Turning Drinks Into Bottles

Counting drinks is only half the battle; you buy bottles, not pours. Here are the real conversions this tool uses:

Servings Per Container

A standard 750ml bottle of wine pours 5 glasses. A 750ml bottle of liquor yields about 16 cocktails at 1.5 oz each. Beer is one-to-one, and a case holds 24. For a mixed bar, a reliable split is 50% beer, 30% wine, and 20% cocktails, which keeps a few options open without tripling your shopping list. Do not forget ice: plan on about 1.5 lb per guest for chilling and cups, more in hot weather.

Frequently Asked Questions

How many drinks does the average guest have at a party?
The standard catering estimate is two drinks in the first hour and one per hour after that. Over a typical 3 to 4 hour party that lands around 4 to 5 drinks for guests who are drinking, though a mellow dinner runs lower and a wedding runs higher.
How many bottles of wine do I need for 20 people?
A 750ml bottle pours five glasses, so 20 wine-drinking guests over a 4-hour party need roughly 100 glasses, or about 20 bottles. Buy a couple extra, since unopened bottles keep and a dry bar does not.
Should I plan for guests who do not drink alcohol?
Yes. Set the drinker percentage to reflect your crowd, then add non-alcoholic options like sparkling water, soda, and mocktails for the rest. A good rule is one or two non-alcoholic drinks per non-drinking guest per hour.
Is it better to over-buy or under-buy?
Over-buy slightly. Most stores let you return unopened bottles and cans, and beer or wine keeps for the next gathering. Running out mid-party is far worse than a few leftovers, so round up rather than down.

Practical Guide for Party Drinks Calculator

The single biggest variable people get wrong is party length. A drink-per-guest count that feels generous for a two-hour cocktail hour will leave you scrambling at a five-hour wedding reception, because consumption is front-loaded but never stops. Always plan to the full end time you expect, not the time on the invitation.

Variety matters more than raw volume. A mixed bar with beer, two wines, and one signature cocktail keeps everyone happy without you stocking a full liquor cabinet.

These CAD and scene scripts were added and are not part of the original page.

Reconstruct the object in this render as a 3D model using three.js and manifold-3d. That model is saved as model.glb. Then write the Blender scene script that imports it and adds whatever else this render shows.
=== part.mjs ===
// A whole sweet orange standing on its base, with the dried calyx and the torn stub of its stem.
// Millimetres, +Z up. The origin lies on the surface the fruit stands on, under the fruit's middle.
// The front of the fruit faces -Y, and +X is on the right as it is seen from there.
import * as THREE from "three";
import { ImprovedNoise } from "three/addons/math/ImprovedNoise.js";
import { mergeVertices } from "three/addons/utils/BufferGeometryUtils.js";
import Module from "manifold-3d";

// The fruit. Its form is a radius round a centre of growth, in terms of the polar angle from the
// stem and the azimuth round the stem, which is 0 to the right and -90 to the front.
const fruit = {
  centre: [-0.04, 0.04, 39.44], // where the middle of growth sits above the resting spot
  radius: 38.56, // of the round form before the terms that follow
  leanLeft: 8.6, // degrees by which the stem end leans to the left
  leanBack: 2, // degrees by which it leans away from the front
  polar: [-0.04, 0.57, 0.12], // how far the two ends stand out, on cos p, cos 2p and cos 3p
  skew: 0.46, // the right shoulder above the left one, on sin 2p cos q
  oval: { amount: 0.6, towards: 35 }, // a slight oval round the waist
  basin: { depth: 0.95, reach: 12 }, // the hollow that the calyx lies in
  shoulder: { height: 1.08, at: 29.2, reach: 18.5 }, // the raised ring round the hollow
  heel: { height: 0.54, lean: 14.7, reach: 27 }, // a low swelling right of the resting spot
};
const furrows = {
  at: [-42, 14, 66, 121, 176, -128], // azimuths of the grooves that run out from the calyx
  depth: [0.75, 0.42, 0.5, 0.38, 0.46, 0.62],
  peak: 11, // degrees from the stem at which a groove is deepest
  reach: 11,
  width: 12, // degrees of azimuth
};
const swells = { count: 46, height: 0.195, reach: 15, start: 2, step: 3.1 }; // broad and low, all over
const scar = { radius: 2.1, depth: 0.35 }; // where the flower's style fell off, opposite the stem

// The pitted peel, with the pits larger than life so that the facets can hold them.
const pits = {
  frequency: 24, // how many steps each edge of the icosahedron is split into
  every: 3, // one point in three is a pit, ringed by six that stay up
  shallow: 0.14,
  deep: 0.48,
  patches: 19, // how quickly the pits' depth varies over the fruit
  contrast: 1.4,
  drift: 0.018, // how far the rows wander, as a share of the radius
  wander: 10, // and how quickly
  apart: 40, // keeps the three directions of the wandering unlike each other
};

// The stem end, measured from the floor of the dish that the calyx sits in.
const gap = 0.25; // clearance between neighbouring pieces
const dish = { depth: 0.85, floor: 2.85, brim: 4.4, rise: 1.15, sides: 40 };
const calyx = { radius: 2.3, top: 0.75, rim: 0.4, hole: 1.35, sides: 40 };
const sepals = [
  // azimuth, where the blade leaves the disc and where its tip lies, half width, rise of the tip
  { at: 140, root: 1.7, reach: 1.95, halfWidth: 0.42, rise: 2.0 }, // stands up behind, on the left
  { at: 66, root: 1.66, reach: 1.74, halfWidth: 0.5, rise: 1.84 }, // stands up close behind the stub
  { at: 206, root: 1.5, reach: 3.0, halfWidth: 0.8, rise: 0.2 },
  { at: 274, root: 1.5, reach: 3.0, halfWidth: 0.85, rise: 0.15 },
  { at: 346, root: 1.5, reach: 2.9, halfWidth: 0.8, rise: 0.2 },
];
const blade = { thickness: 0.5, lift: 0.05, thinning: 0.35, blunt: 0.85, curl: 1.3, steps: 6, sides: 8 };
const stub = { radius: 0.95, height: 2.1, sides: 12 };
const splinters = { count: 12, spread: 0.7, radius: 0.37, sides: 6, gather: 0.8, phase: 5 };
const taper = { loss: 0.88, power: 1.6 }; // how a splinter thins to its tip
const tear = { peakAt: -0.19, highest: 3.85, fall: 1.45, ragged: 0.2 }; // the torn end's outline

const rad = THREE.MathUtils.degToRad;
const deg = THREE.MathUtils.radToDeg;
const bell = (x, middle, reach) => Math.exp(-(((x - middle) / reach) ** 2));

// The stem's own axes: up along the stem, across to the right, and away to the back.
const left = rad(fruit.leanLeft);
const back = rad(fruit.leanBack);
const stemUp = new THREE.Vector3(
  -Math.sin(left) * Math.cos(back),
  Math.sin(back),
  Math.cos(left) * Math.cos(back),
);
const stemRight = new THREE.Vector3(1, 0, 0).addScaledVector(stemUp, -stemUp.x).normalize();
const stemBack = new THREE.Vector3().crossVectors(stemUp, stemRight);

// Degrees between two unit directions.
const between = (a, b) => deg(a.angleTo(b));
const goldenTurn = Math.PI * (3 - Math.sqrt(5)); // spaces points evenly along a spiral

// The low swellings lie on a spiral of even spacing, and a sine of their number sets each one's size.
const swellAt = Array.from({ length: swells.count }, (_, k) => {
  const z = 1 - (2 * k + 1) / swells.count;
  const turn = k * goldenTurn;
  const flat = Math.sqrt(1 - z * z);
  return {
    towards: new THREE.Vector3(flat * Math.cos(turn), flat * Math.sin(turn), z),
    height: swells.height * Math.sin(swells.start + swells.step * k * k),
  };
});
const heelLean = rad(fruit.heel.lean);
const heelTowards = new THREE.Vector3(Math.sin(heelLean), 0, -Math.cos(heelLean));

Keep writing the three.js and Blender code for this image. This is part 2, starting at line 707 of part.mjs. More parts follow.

Pick one batched cocktail you can make in a pitcher rather than a full mixology menu, and your per-drink labor drops to near zero.

Build in a buffer for the heavy pourers and the late arrivals. Adding roughly 10 to 15 percent on top of the calculated total absorbs the friend who shows up at hour three and the table that keeps refilling. Unopened backups are cheap insurance; a guest standing at an empty bar is not.

Quick Checklist

  • Confirm your real end time and use it, not the invite time.
  • Set the drinker percentage to match your actual crowd.
  • Chill drinks ahead: about 1.5 lb of ice per guest.
  • Buy 10 to 15 percent extra and keep receipts for returns.